Musically, G&O comes off as a conversational Joni Mitchell and Joan Baez, delivering frank observations on modern womanhood with the lightning lyrical speed of Bone Thugs n’ Harmony. Its brazen levity and seeming innocence can catch a listener off-guard with its frank quips and foul language.

Garfunkel and Oates say things the real Garfunkel and Oates would never say. Micucci, for one, famously didn’t even use profanity before the venture. Now she utters things in songs that make mouths fall agape.

“I don’t think there was a venue for us to be that frank before this,” says Lindhome. “I don’t think in our conversations we were.

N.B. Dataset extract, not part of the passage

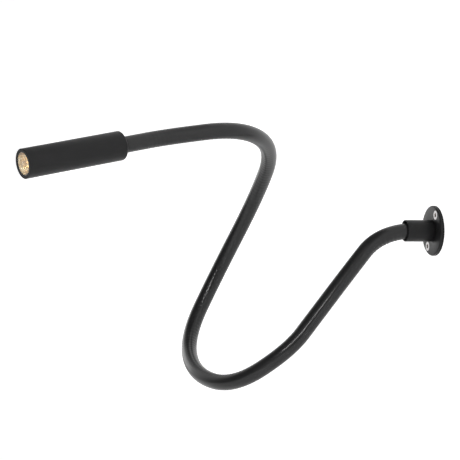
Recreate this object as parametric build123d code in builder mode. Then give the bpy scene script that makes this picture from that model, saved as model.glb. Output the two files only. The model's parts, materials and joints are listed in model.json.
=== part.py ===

I think singing about it and talking about it opened it up to everyday conversations.”

“I was really scared to sing (‘College Try’) at first, and the minute we did, I saw the reaction,” adds Micucci. “Now it’s one of my favorites.” They hear comments like “I thought it was just me” from fans who thank them for addressing taboo subjects.

The pair is currently writing and recording a new album between acting gigs and tours.

“It’s kind of about the state of women today,” Lindhome says. “It’s an interesting time for women, and we’re fascinated by it.”

“It’s a lot about being a woman today – the kind of conversations we’re having, talking about our friends and what they’re going through,” adds Micucci.

Just because they often sing from a female perspective doesn’t mean men don’t laugh with them. G&O doesn’t give off an exclusive, women-only feel.

“That’s the weirdest part,” says Lindhome.

“Our audience is half and half – college kids, couples in their 80s, a great range,” says Micucci. “And men like to laugh as much as women do.”